The ragel.Interface implementation discussed above brings a *State instance s into the scope of actions in ragel state machine definitions. Actions can use its Emit, Errorf and Newline methods. The first two are mostly self-explanatory. Users who need accurate line and column tracking must take care of calling Newline at the right places (see how this is done in the above example).

The State.SaveVars and State.GetVars methods manage the standard ragel state variables and are only meant to be used by the ragel.Interface implementation. As such, they must not be used by client code and should be considered private for all intents and purposes.

The Scanner type wraps things together and provides the scanning client API.

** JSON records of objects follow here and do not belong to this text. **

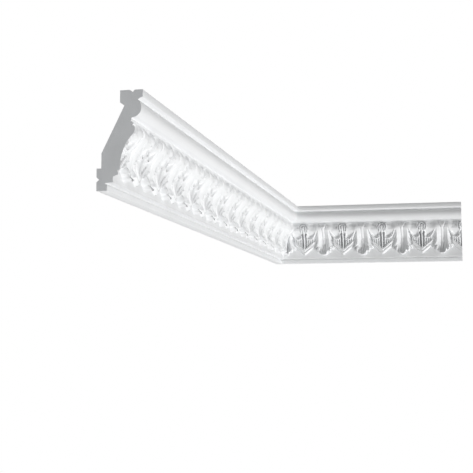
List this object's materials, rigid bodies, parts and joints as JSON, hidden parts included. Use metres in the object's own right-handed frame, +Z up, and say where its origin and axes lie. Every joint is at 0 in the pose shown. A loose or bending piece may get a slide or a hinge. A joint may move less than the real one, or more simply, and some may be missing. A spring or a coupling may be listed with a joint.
{
  "type": "cornice moulding inside corner",
  "caption": "Inside corner of a carved leaf-and-dart ceiling cornice: a long and a short length of moulded polyurethane, mitred together and cut square at the far ends.",
  "frame": {"origin": "foot of the room's corner line, where the two wall planes meet at the level of the cornice's lower edge", "axes": "+Z up to the ceiling; the left length lies on the wall plane X = 0 and runs along -Y, the right length lies on the wall plane Y = 0 and runs along +X"},
  "size_m": [0.334, 0.9765, 0.1],
  "materials": {
    "primed_polyurethane": "smooth white primer, satin, over moulded foam"
  },
  "bodies": {
    "root": {"left_length": "primed_polyurethane", "right_length": "primed_polyurethane"}
  },
  "joints": []
}
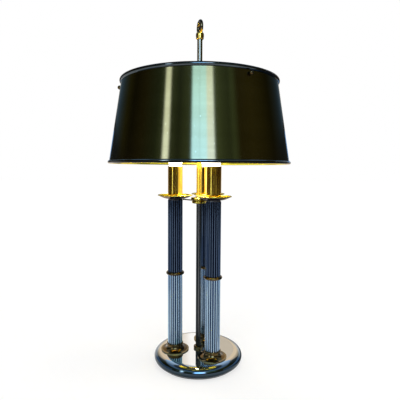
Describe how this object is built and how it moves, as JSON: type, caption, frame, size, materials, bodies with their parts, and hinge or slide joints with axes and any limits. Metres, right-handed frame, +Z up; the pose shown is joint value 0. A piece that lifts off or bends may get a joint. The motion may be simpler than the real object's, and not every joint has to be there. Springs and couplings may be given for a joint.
{
  "type": "bouillotte lamp",
  "caption": "Bouillotte table lamp: fluted candle columns on a round mirror base, tied to a centre rod that carries a conical metal shade that slides and turns, with a ring finial.",
  "frame": {"origin": "centre of the base's underside, on the surface that the lamp stands on", "axes": "+Z up along the centre rod; -Y towards the viewer; +Y towards the cord inlet; +X to the viewer's right"},
  "size_m": [0.3899, 0.39, 0.7461],
  "materials": {
    "mirror_chrome": "polished",
    "cast_iron": "as cast",
    "felt": "felt",
    "black_plastic": "satin",
    "lead_sheath": "matt",
    "plated_steel": "zinc plated",
    "blue_steel": "brushed, blue-grey",
    "navy_steel": "brushed, dark navy",
    "antique_brass": "polished, dark",
    "bright_brass": "polished",
    "gilt_sleeve": "satin",
    "porcelain": "glazed",
    "lamp_metal": "bright",
    "lamp_glass": "frosted, lit",
    "rod_chrome": "polished",
    "shade_metal": "brushed bronze, lacquered",
    "rim_gunmetal": "polished gunmetal"
  },
  "bodies": {
    "stand": {"base_shell": "mirror_chrome", "base_weight": "cast_iron", "base_pad": "felt", "cord_bushing": "black_plastic", "terminal_block": "black_plastic", "socket_leads": "lead_sheath", "column_washers": "plated_steel", "column_nuts": "plated_steel", "centre_rod": "rod_chrome", "rod_nut": "plated_steel", "rod_collar": "antique_brass", "tie_hub": "bright_brass", "hub_screw": "plated_steel", "finial_collar": "antique_brass", "finial_ring": "antique_brass", "column_pipe_1": "plated_steel", "column_pipe_2": "plated_steel", "column_pipe_3": "plated_steel", "foot_1": "antique_brass", "foot_2": "antique_brass", "foot_3": "antique_brass", "lower_column_1": "blue_steel", "lower_column_2": "blue_steel", "lower_column_3": "blue_steel", "column_ring_1": "antique_brass", "column_ring_2": "antique_brass", "column_ring_3": "antique_brass", "upper_column_1": "navy_steel", "upper_column_2": "navy_steel", "upper_column_3": "navy_steel", "column_cap_1": "plated_steel", "column_cap_2": "plated_steel", "column_cap_3": "plated_steel", "tie_arm_1": "antique_brass", "tie_arm_2": "antique_brass", "tie_arm_3": "antique_brass", "bobeche_1": "bright_brass", "bobeche_2": "bright_brass", "bobeche_3": "bright_brass", "candle_sleeve_1": "gilt_sleeve", "candle_sleeve_2": "gilt_sleeve", "candle_sleeve_3": "gilt_sleeve", "lamp_socket_1": "porcelain", "lamp_socket_2": "porcelain", "lamp_socket_3": "porcelain", "lamp_cap_1": "lamp_metal", "lamp_cap_2": "lamp_metal", "lamp_cap_3": "lamp_metal", "lamp_glass_1": "lamp_glass", "lamp_glass_2": "lamp_glass", "lamp_glass_3": "lamp_glass"},
    "shade_carrier": {"shade_carrier": "bright_brass", "carrier_nut": "bright_brass"},
    "shade": {"shade_cone": "shade_metal", "shade_bottom_rim": "rim_gunmetal", "shade_top_rim": "rim_gunmetal", "shade_spider": "bright_brass", "ball_nuts": "antique_brass", "spider_lock_nuts": "plated_steel"},
    "clamp_screw": {"clamp_screw": "bright_brass"}
  },
  "joints": [
    {"name": "shade_lift", "type": "slide", "parent": "stand", "child": "shade_carrier", "axis": [0, 0, 1], "range_m": [-0.06, 0.07]},
    {"name": "shade_turn", "type": "hinge", "parent": "shade_carrier", "child": "shade", "pos_m": [0, 0, 0.602], "axis": [0, 0, 1], "continuous": true},
    {"name": "clamp_screw_turn", "type": "hinge", "parent": "shade_carrier", "child": "clamp_screw", "pos_m": [0, -0.016, 0.6219], "axis": [0, -1, 0], "range_deg": [0, 720]}
  ]
}
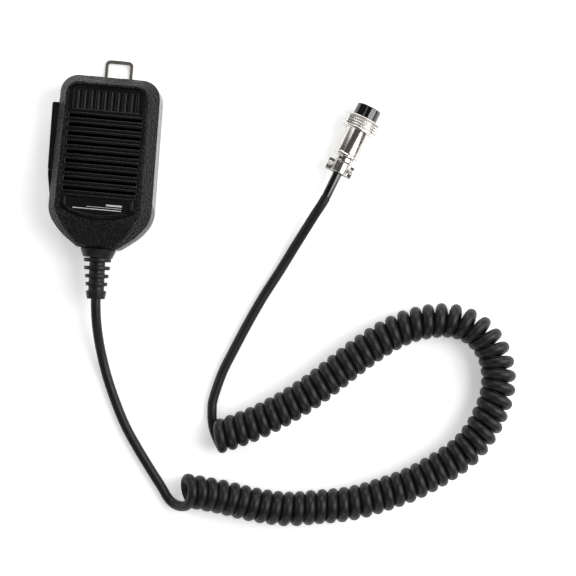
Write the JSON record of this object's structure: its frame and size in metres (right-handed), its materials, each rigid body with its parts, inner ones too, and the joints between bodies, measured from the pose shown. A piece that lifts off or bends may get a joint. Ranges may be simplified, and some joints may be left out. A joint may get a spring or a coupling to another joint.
{
  "type": "hand microphone",
  "caption": "Rectangular push-to-talk hand microphone lying on its back, with a slotted grille, hanger loop, ringed strain relief, curly cord and round screw-on plug.",
  "frame": {"origin": "on the surface it lies on, under the middle of the microphone (housing, lever, hanger loop and strain relief), cord left out", "axes": "+Z out of the microphone's face, +Y towards the hanger loop, +X to the right seen from the face"},
  "size_m": [0.2714, 0.2527, 0.0315],
  "materials": {
    "cover_grained": "pebbled moulded ABS, matte",
    "panel_matte": "fine matte moulded ABS",
    "label_gloss": "polished black plate with no lettering",
    "cover_smooth": "smooth satin ABS",
    "hanger_steel": "pressed steel strip, dull plating",
    "screw_steel": "zinc plated",
    "screw_black": "black oxide",
    "lever_plastic": "smooth satin ABS",
    "pin_steel": "ground steel",
    "spring_steel": "music wire",
    "switch_plastic": "moulded phenolic",
    "plunger_plastic": "white acetal",
    "button_plastic": "satin ABS",
    "board_green": "solder mask over glass epoxy",
    "parts_dark": "moulded component cases",
    "header_ivory": "nylon",
    "boot_rubber": "soft rubber",
    "capsule_metal": "drawn aluminium can",
    "wire_red": "PVC insulation",
    "wire_mixed": "PVC insulation",
    "cable_jacket": "semi-matte polyurethane jacket",
    "relief_rubber": "moulded PVC, semi-matte",
    "sleeve_gloss": "shrink sleeve, glossy",
    "plug_nickel": "bright nickel plate",
    "plug_phenolic": "moulded phenolic, glossy",
    "contact_brass": "plated sockets"
  },
  "bodies": {
    "housing": {"front_cover": "cover_grained", "grille_panel": "panel_matte", "label_plate": "label_gloss", "rear_cover": "cover_smooth", "hanger": "hanger_steel", "hanger_screws": "screw_steel", "case_screws": "screw_black", "ptt_pin": "pin_steel", "ptt_spring": "spring_steel", "ptt_switch": "switch_plastic", "up_switch": "switch_plastic", "down_switch": "switch_plastic", "circuit_board": "board_green", "board_screws": "screw_steel", "board_parts": "parts_dark", "wire_header": "header_ivory", "capsule_boot": "boot_rubber", "mic_capsule": "capsule_metal", "capsule_wires": "wire_red", "cord_wires": "wire_mixed", "cable_end": "cable_jacket", "cord_clip": "screw_steel", "clip_screws": "screw_steel", "strain_relief": "relief_rubber", "cord_lead": "cable_jacket", "cord_coil": "cable_jacket", "cord_tail": "cable_jacket", "plug_sleeve": "sleeve_gloss", "plug_shell": "plug_nickel", "cable_clamp": "plug_nickel", "clamp_screws": "screw_steel", "plug_insert": "plug_phenolic", "plug_contacts": "contact_brass"},
    "ptt_lever": {"ptt_lever": "lever_plastic"},
    "ptt_plunger": {"ptt_plunger": "plunger_plastic"},
    "up_button": {"up_button": "button_plastic"},
    "down_button": {"down_button": "button_plastic"},
    "coupling_ring": {"coupling_ring": "plug_nickel"}
  },
  "joints": [
    {"name": "ptt_press", "type": "hinge", "parent": "housing", "child": "ptt_lever", "pos_m": [-0.0228, 0.0058, 0.0115], "axis": [0, 0, -1], "range_deg": [0, 5], "stiffness_Nm_per_rad": 0.5, "springref_deg": -5.73, "deforming": ["ptt_spring"]},
    {"name": "plunger_slide", "type": "slide", "parent": "housing", "child": "ptt_plunger", "axis": [1, 0, 0], "range_m": [0, 0.0021]},
    {"name": "up_press", "type": "slide", "parent": "housing", "child": "up_button", "axis": [0, -1, 0], "range_m": [0, 0.0007], "stiffness_N_per_m": 1200, "springref_m": -0.0005},
    {"name": "down_press", "type": "slide", "parent": "housing", "child": "down_button", "axis": [0, -1, 0], "range_m": [0, 0.0007], "stiffness_N_per_m": 1200, "springref_m": -0.0005},
    {"name": "ring_spin", "type": "hinge", "parent": "housing", "child": "coupling_ring", "pos_m": [0.14143, 0.04253, 0.0096], "axis": [0.3551, 0.9348, 0], "continuous": true}
  ],
  "couplings": [
    {"joint": "plunger_slide", "follows": "ptt_press", "m_per_rad": 0.0239}
  ]
}
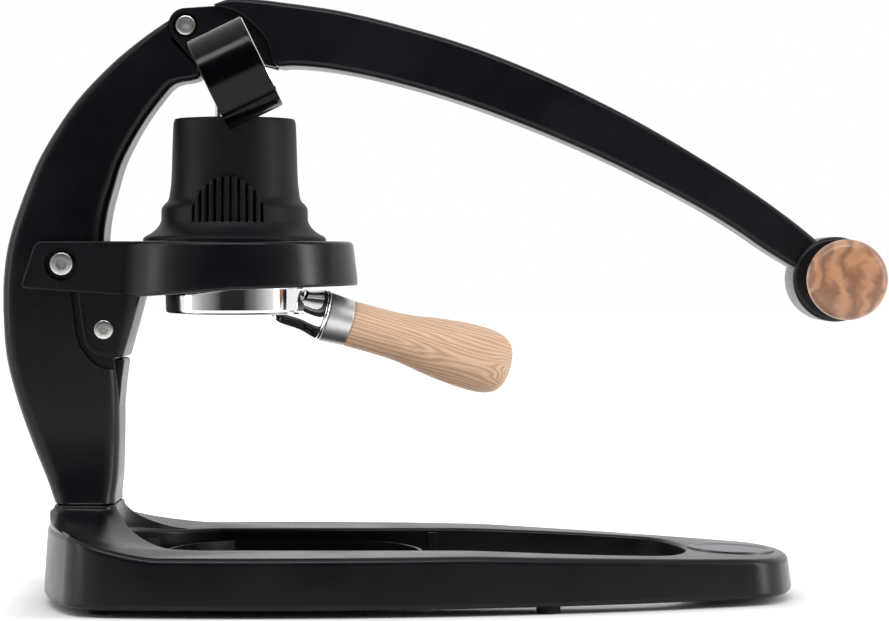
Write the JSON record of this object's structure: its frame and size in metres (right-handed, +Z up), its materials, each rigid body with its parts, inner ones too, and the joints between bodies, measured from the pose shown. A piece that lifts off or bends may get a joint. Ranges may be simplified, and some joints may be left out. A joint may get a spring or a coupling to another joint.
{
  "type": "lever espresso maker",
  "caption": "Hand-lever espresso maker: curved post on a loop base, ring head with brew cylinder, fork lever with wooden side grip, plunger gauge and twist-lock filter holder.",
  "frame": {"origin": "centre of the footprint at table height, under the middle of the overall box", "axes": "+X from the post toward the lever handle, +Z up, +Y away from the gauge side"},
  "size_m": [0.4154, 0.1898, 0.2853],
  "materials": {
    "black_paint": "cast aluminium under a satin black powder coat",
    "lever_black": "cast aluminium under a satin black powder coat, slightly bluish",
    "grey_enamel": "satin grey metal disc, bare",
    "foot_rubber": "matte black rubber",
    "tray_black": "black, slightly glossy",
    "bolt_steel": "dark zinc plated steel",
    "steel": "bright turned steel",
    "seal_rubber": "black seal rubber",
    "sleeve_silicone": "matte black silicone",
    "ring_rubber": "red silicone ring",
    "bronze": "oiled bronze",
    "brass": "bright brass",
    "chrome": "polished chrome",
    "grip_wood": "warm orange-brown wood, oiled",
    "handle_wood": "pale ash with open grain, oiled",
    "case_black": "black, semi-gloss",
    "dial_white": "white printed dial",
    "needle_black": "black",
    "glass": "clear"
  },
  "bodies": {
    "stand": {"base_casting": "black_paint", "base_badge": "grey_enamel", "rubber_feet": "foot_rubber", "post": "black_paint", "foot_bolts": "bolt_steel", "head_frame": "black_paint", "arm_bolts": "bolt_steel", "tab_bolts": "bolt_steel", "brew_cylinder": "steel", "group_ring": "steel", "shower_screen": "steel", "group_gasket": "seal_rubber", "silicone_sleeve": "sleeve_silicone", "pivot_bolt": "bolt_steel", "pivot_nut": "bolt_steel"},
    "tray": {"drip_tray": "tray_black"},
    "lever": {"lever_arm": "lever_black", "pivot_bushes": "bronze", "grip_rod": "steel", "grip": "grip_wood"},
    "plunger": {"piston": "steel", "piston_rings": "ring_rubber", "plunger_stem": "steel", "stem_head": "steel", "plunger_pin": "steel", "slot_washers": "bolt_steel", "pin_clip": "bolt_steel", "gauge_fitting": "brass", "gauge_case": "case_black", "gauge_movement": "brass", "gauge_dial": "dial_white", "gauge_glass": "glass", "gauge_bezel": "case_black"},
    "needle": {"gauge_needle": "needle_black"},
    "holder": {"holder_body": "chrome", "holder_neck": "chrome", "neck_ring": "chrome", "handle_ferrule": "chrome", "wood_handle": "handle_wood", "handle_stud": "steel", "filter_basket": "steel", "basket_spring": "steel"}
  },
  "joints": [
    {"name": "lever_pivot", "type": "hinge", "parent": "stand", "child": "lever", "pos_m": [-0.12115, 0, 0.2726], "axis": [0, -1, 0], "range_deg": [0, 65]},
    {"name": "plunger_slide", "type": "slide", "parent": "stand", "child": "plunger", "axis": [0, 0, 1], "range_m": [0, 0.0305]},
    {"name": "holder_twist", "type": "hinge", "parent": "stand", "child": "holder", "pos_m": [-0.09855, 0, 0.15], "axis": [0, 0, 1], "range_deg": [-55, 0]},
    {"name": "tray_lift", "type": "slide", "parent": "stand", "child": "tray", "axis": [0, 0, 1], "range_m": [0, 0.04]},
    {"name": "gauge_pointer", "type": "hinge", "parent": "plunger", "child": "needle", "pos_m": [-0.09475, -0.05, 0.247], "axis": [-0.8985, -0.0235, -0.4384], "range_deg": [0, 270], "stiffness_Nm_per_rad": 0.0004, "springref_deg": -17.19}
  ],
  "couplings": [
    {"joint": "plunger_slide", "follows": "lever_pivot", "m_per_rad": 0.02688}
  ]
}
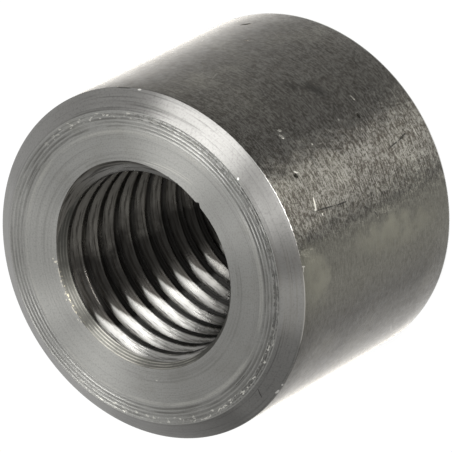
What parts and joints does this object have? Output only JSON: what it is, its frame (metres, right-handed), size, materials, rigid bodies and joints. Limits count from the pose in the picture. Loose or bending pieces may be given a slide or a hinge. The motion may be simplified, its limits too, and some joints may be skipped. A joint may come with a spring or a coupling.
{
  "type": "weld coupling",
  "caption": "Short round steel sleeve with a coarse internal thread right through, a weld bevel round its top end and a plain lower end.",
  "frame": {"origin": "centre of the plain end, on the bore's axis", "axes": "+Z along the bore, towards the bevelled end"},
  "size_m": [0.033, 0.033, 0.025],
  "materials": {
    "steel": "turned and mill finish, uncoated"
  },
  "bodies": {
    "root": {"weld_coupling": "steel"}
  },
  "joints": []
}
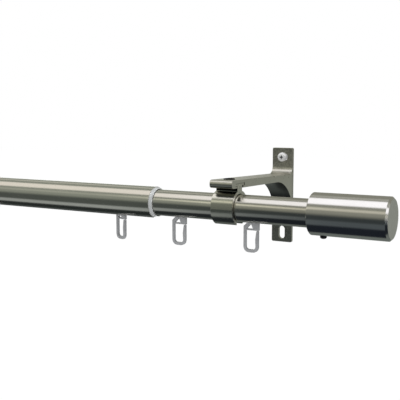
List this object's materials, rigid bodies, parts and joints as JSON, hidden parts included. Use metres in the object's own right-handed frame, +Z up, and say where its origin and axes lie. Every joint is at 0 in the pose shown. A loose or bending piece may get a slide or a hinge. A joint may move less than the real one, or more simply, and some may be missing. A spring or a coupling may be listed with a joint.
{
  "type": "telescopic curtain rod",
  "caption": "Telescopic slotted curtain rod on two clamp brackets, with turned end caps and gliders that run inside the tube.",
  "frame": {"origin": "on the wall, behind the middle of the right clamp and level with the rod's axis: centre of the right bracket's wall face", "axes": "+X along the rod to the right, +Y into the wall, +Z up"},
  "size_m": [0.7025, 0.1294, 0.0791],
  "materials": {
    "steel_tube": "satin brushed nickel plate",
    "cast_bracket": "satin nickel-coloured casting",
    "clamp_metal": "satin nickel-coloured extrusion",
    "turned_cap": "turned satin nickel",
    "zinc_screw": "bright zinc",
    "dark_screw": "black oxide",
    "grey_plastic": "moulded grey",
    "clear_plastic": "translucent white",
    "inner_plastic": "moulded black"
  },
  "bodies": {
    "right_bracket_set": {"right_bracket": "cast_bracket", "right_clamp": "clamp_metal", "right_clamp_screw": "dark_screw", "right_wall_screw": "zinc_screw"},
    "rail": {"inner_tube": "steel_tube", "tail_guide": "inner_plastic", "right_cap": "turned_cap", "right_cap_sleeve": "inner_plastic", "right_cap_plug": "inner_plastic", "right_cap_screw": "dark_screw"},
    "extension": {"outer_tube": "steel_tube", "end_collar": "clear_plastic", "left_cap": "turned_cap", "left_cap_sleeve": "inner_plastic", "left_cap_plug": "inner_plastic", "left_cap_screw": "dark_screw"},
    "left_bracket_set": {"left_bracket": "cast_bracket", "left_clamp": "clamp_metal", "left_clamp_screw": "dark_screw", "left_wall_screw": "zinc_screw"},
    "glider_1_sled": {"glider_1_carriage": "grey_plastic"},
    "glider_1_ring": {"glider_1_eye": "grey_plastic"},
    "glider_2_sled": {"glider_2_carriage": "grey_plastic"},
    "glider_2_ring": {"glider_2_eye": "grey_plastic"},
    "glider_3_sled": {"glider_3_carriage": "grey_plastic"},
    "glider_3_ring": {"glider_3_eye": "grey_plastic"},
    "glider_4_sled": {"glider_4_carriage": "grey_plastic"},
    "glider_4_ring": {"glider_4_eye": "grey_plastic"},
    "glider_5_sled": {"glider_5_carriage": "grey_plastic"},
    "glider_5_ring": {"glider_5_eye": "grey_plastic"},
    "glider_6_sled": {"glider_6_carriage": "grey_plastic"},
    "glider_6_ring": {"glider_6_eye": "grey_plastic"},
    "glider_7_sled": {"glider_7_carriage": "grey_plastic"},
    "glider_7_ring": {"glider_7_eye": "grey_plastic"},
    "glider_8_sled": {"glider_8_carriage": "grey_plastic"},
    "glider_8_ring": {"glider_8_eye": "grey_plastic"}
  },
  "joints": [
    {"name": "rail_shift", "type": "slide", "parent": "right_bracket_set", "child": "rail", "axis": [1, 0, 0], "range_m": [-0.015, 0.015]},
    {"name": "telescope", "type": "slide", "parent": "rail", "child": "extension", "axis": [-1, 0, 0], "range_m": [-0.034, 0.3]},
    {"name": "left_bracket_shift", "type": "slide", "parent": "extension", "child": "left_bracket_set", "axis": [1, 0, 0], "range_m": [-0.03, 0.03]},
    {"name": "glider_1_slide", "type": "slide", "parent": "extension", "child": "glider_1_sled", "axis": [1, 0, 0], "range_m": [-0.024, 0.02]},
    {"name": "glider_1_swivel", "type": "hinge", "parent": "glider_1_sled", "child": "glider_1_ring", "pos_m": [-0.4985, -0.1, -0.02244], "axis": [0, 0, 1], "range_deg": [-20, 20]},
    {"name": "glider_2_slide", "type": "slide", "parent": "rail", "child": "glider_2_sled", "axis": [1, 0, 0], "range_m": [-0.0135, 0.0135]},
    {"name": "glider_2_swivel", "type": "hinge", "parent": "glider_2_sled", "child": "glider_2_ring", "pos_m": [-0.369, -0.1, -0.02], "axis": [0, 0, 1], "range_deg": [-20, 20]},
    {"name": "glider_3_slide", "type": "slide", "parent": "rail", "child": "glider_3_sled", "axis": [1, 0, 0], "range_m": [-0.0135, 0.0135]},
    {"name": "glider_3_swivel", "type": "hinge", "parent": "glider_3_sled", "child": "glider_3_ring", "pos_m": [-0.327, -0.1, -0.02], "axis": [0, 0, 1], "range_deg": [-20, 20]},
    {"name": "glider_4_slide", "type": "slide", "parent": "rail", "child": "glider_4_sled", "axis": [1, 0, 0], "range_m": [-0.0135, 0.0135]},
    {"name": "glider_4_swivel", "type": "hinge", "parent": "glider_4_sled", "child": "glider_4_ring", "pos_m": [-0.285, -0.1, -0.02], "axis": [0, 0, 1], "range_deg": [-20, 20]},
    {"name": "glider_5_slide", "type": "slide", "parent": "rail", "child": "glider_5_sled", "axis": [1, 0, 0], "range_m": [-0.0135, 0.085]},
    {"name": "glider_5_swivel", "type": "hinge", "parent": "glider_5_sled", "child": "glider_5_ring", "pos_m": [-0.243, -0.1, -0.02], "axis": [0, 0, 1], "range_deg": [-20, 20]},
    {"name": "glider_6_slide", "type": "slide", "parent": "rail", "child": "glider_6_sled", "axis": [1, 0, 0], "range_m": [-0.04, 0.019]},
    {"name": "glider_6_swivel", "type": "hinge", "parent": "glider_6_sled", "child": "glider_6_ring", "pos_m": [-0.0955, -0.1, -0.02], "axis": [0, 0, 1], "range_deg": [0, 40]},
    {"name": "glider_7_slide", "type": "slide", "parent": "rail", "child": "glider_7_sled", "axis": [1, 0, 0], "range_m": [-0.019, 0.022]},
    {"name": "glider_7_swivel", "type": "hinge", "parent": "glider_7_sled", "child": "glider_7_ring", "pos_m": [-0.0419, -0.1, -0.02], "axis": [0, 0, 1], "range_deg": [-20, 20]},
    {"name": "glider_8_slide", "type": "slide", "parent": "rail", "child": "glider_8_sled", "axis": [1, 0, 0], "range_m": [-0.022, 0.038]},
    {"name": "glider_8_swivel", "type": "hinge", "parent": "glider_8_sled", "child": "glider_8_ring", "pos_m": [0.0179, -0.1, -0.02], "axis": [0, 0, 1], "range_deg": [-20, 20]}
  ]
}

Behind the scenes, State and Scanner are thin wrappers around state, their sole purpose being a clean separation of concerns between the API used by state machine definitions from the API used by parsers.

LICENSE

Copyright 2018 Denis Bernard [email protected]

Permission is hereby granted, free of charge, to any person obtaining a copy of this software and associated documentation files (the "Software"), to deal in the Software without restriction, including without limitation the rights to use, copy, modify, merge, publish, distribute, sublicense, and/or sell copies of the Software, and to permit persons to whom the Software is furnished to do so, subject to the following conditions:

The above copyright notice and this permission notice shall be included in all copies or substantial portions of the Software.

THE SOFTWARE IS PROVIDED "AS IS", WITHOUT WARRANTY OF ANY KIND, EXPRESS OR IMPLIED, INCLUDING BUT NOT LIMITED TO THE WARRANTIES OF MERCHANTABILITY, FITNESS FOR A PARTICULAR PURPOSE AND NONINFRINGEMENT. IN NO EVENT SHALL THE AUTHORS OR COPYRIGHT HOLDERS BE LIABLE FOR ANY CLAIM, DAMAGES OR OTHER LIABILITY, WHETHER IN AN ACTION OF CONTRACT, TORT OR OTHERWISE, ARISING FROM, OUT OF OR IN CONNECTION WITH THE SOFTWARE OR THE USE OR OTHER DEALINGS IN THE SOFTWARE.